Behind-the-meter (BTM) generation is permitted but does not automatically reduce the minimum bill. Operators must declare BTM capacity in their Load Study Request before the Energy Service Agreement (ESA) is executed. If BTM generation fails, the customer must immediately trip an equivalent amount of load — there is no grid backstop without renegotiating contract capacity. BTM generation can offset energy costs but not capacity obligations unless explicitly structured in the ESA. The Data Center Coalition initially challenged these restrictions as violating Ohio law.

Does the tariff apply to data centers in Cincinnati?

No. Cincinnati and southwest Ohio are served by Duke Energy Ohio, which is a separate utility from AEP Ohio. The AEP Data Center Tariff applies only within AEP Ohio's service territory (Central and Southern Ohio, including Columbus, New Albany, Dublin, and Licking County). Duke Energy has its own data center rates but without the 85% ratchet or 12-year lock-in. However, Ohio House Bill 706 (introduced March 2026) would extend AEP-style requirements to all Ohio utilities, potentially including Duke Energy.

How do PJM capacity costs compound the tariff impact?

PJM capacity auction prices hit historic highs: $329/MW-day for 2026/27 and $333/MW-day for 2027/28, up from $29/MW-day just two years prior. Data center demand drove 63% of this increase. The 85% minimum bill ratchet floors your capacity allocation at 85% of contracted load, meaning PJM capacity charges apply to that floor even if actual peak demand is much lower. For a 100 MW contract, this means ~$10.2M/year in capacity charges at the floor, regardless of utilization. Total all-in power cost in AEP Ohio now ranges $65-90/MWh.

What financial collateral does AEP Ohio require?

The tariff requires data center operators to demonstrate financial viability and post collateral before service begins. Acceptable forms include corporate guarantees, letters of credit, or cash deposits. PUCO's order specifically requires the data center customer's financial sponsor to be a co-signer on the contract. This provision was added to protect AEP Ohio and its ratepayers from the risk of speculative projects that sign up for large capacity allocations but fail to materialize.
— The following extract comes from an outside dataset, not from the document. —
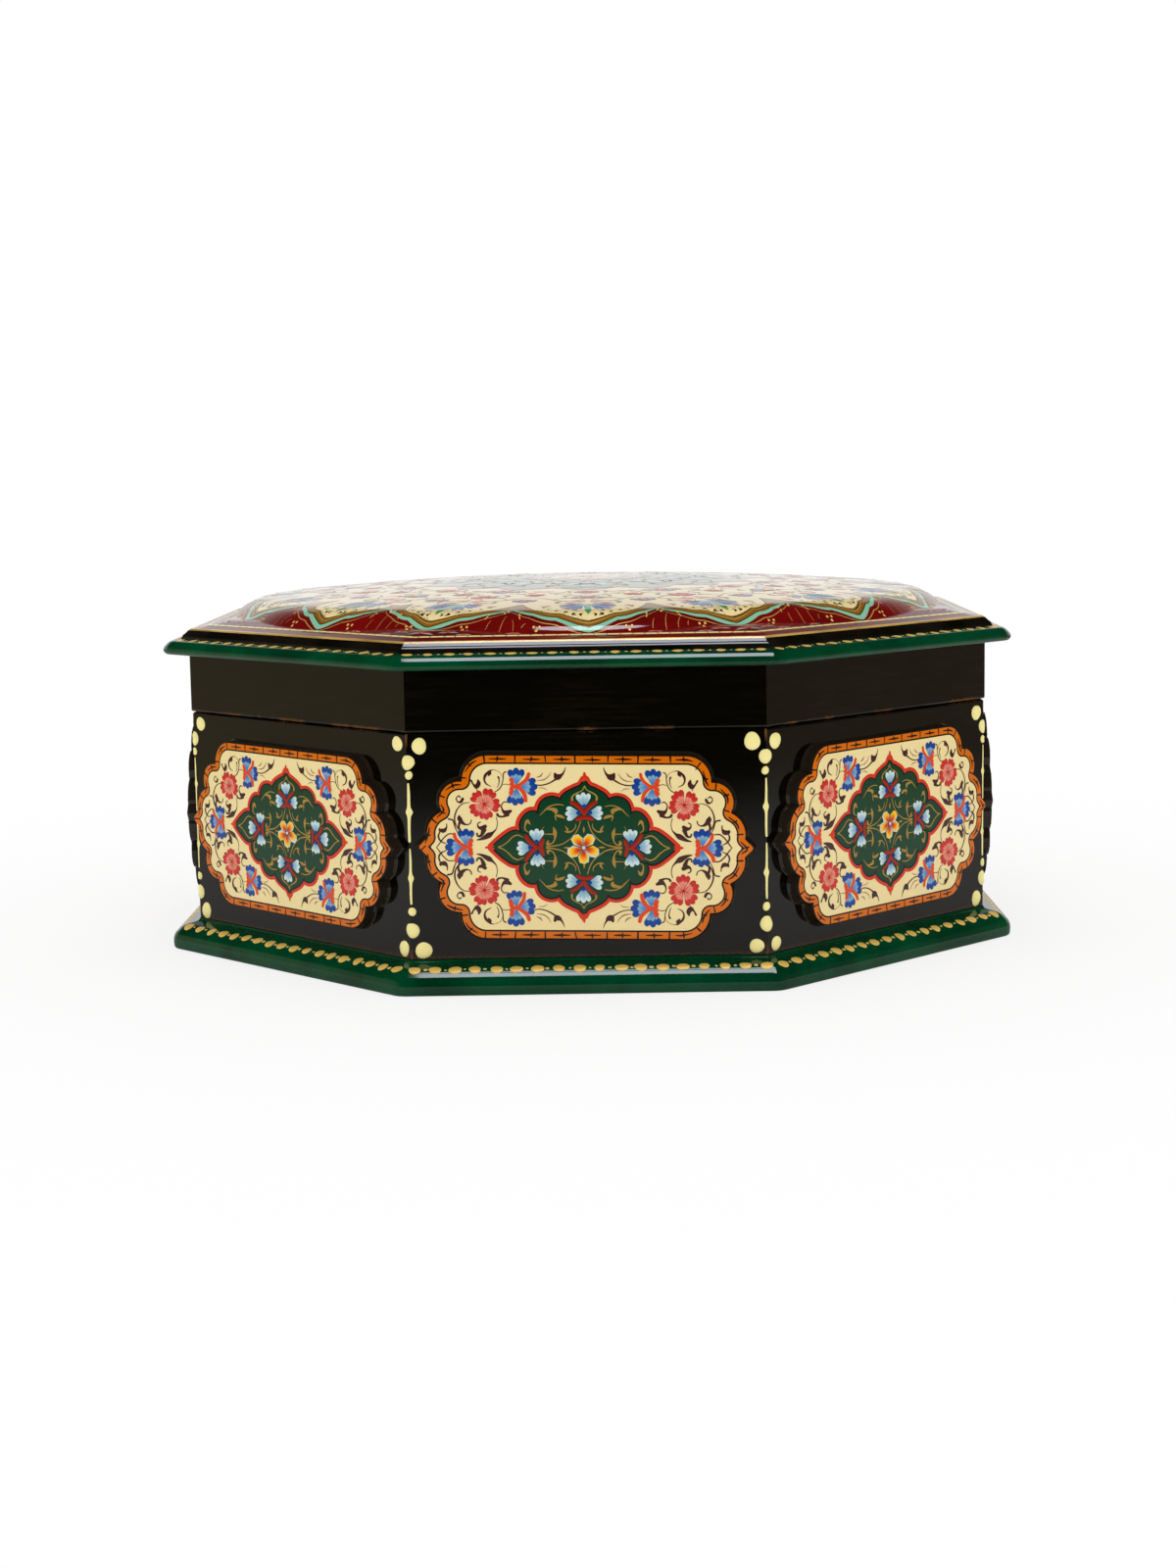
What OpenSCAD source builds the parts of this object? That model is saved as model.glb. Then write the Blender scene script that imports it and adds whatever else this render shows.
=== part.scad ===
/* [Body] */
// Width of the eight-sided body across its flats
body_w = 200; // [170:1:260]
// Height of the walls between the base board and the seam
wall_h = 53.2; // [47:0.1:90]
// Thickness of the walls and of the lid's band
wall_t = 7; // [6:0.1:9]
// Radius worked on the outer edges at the seam
seam_r = 0.5; // [0.2:0.05:1]
// Open gap between the walls and the lid's band
seam_gap = 0.3; // [0.2:0.05:0.6]

/* [Base board] */
// Thickness of the moulded base board
base_t = 7; // [6:0.1:12]
// How far the base moulding stands out from the walls
base_out = 6.9; // [5:0.1:10]
// Radius of the base moulding's nose
base_nose_r = 2.9; // [2:0.1:3.4]
// Height of the centre of that nose
base_nose_z = 2.3; // [1:0.1:3]
// Radius on the lower edge of the base moulding
base_foot_r = 0.6; // [0.2:0.1:0.9]

/* [Lid] */
// Height of the black band below the lid board
band_h = 14.7; // [10:0.1:30]
// How far the band stands out from the walls
band_out = 0.3; // [0:0.05:0.8]
// Thickness of the moulded lid board
lid_t = 6; // [5.2:0.1:9]
// How far the lid moulding stands out from the band
lid_out = 6.5; // [5:0.1:9]
// Radius of the lid moulding's nose
lid_nose_r = 1.1; // [0.8:0.1:1.5]
// Height of the centre of that nose above the lid board's underside
lid_nose_z = 0.95; // [0.6:0.05:1.4]
// Width of the black cove under the gold edge
cove_w = 1.9; // [1:0.1:2.4]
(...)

Could the tariff be extended to all Ohio utilities?

Yes. Ohio House Bill 706, introduced in March 2026 by bipartisan sponsors (Rep. David Thomas, R-Jefferson, and Rep. Tristan Rader, D-Lakewood), would extend AEP-style data center tariff requirements to all Ohio electric utilities. The bill mandates 12-year contracts, minimum billing provisions, and bans utilities from recovering data-center-caused costs from other ratepayers. If passed, this would eliminate Cincinnati's current advantage as a tariff-free zone within Ohio. The bill reflects growing bipartisan concern about data center impacts on Ohio ratepayers and communities.

Who supported and opposed the AEP Ohio tariff at PUCO?

The settlement was backed by AEP Ohio, PUCO staff, the Ohio Consumers' Counsel, Ohio Energy Group, Ohio Manufacturers' Association Energy Group, Industrial Energy Users-Ohio, Walmart, and Ohio Partners for Affordable Energy. It was opposed by the Data Center Coalition (representing Google, Amazon, Microsoft, and Meta), which argued the tariff unfairly singles out data centers, inflates costs, and imposes cumbersome regulation on behind-the-meter generation. Despite hyperscaler opposition, PUCO approved the settlement unanimously on July 9, 2025.

Known limitations

  • 85% ratchet tariff applies to AEP Ohio territory only — other Ohio utilities have different terms.
  • Cost estimates ($10M-$90M) are modeled ranges, not contract-specific figures.
  • HB 706 is filed legislation, not enacted law; passage probability is uncertain.
  • PJM capacity prices are backward-looking auction results; future auctions may clear differently.
  • This page is decision-support research. It is not a utility commitment, engineering study, or legal opinion.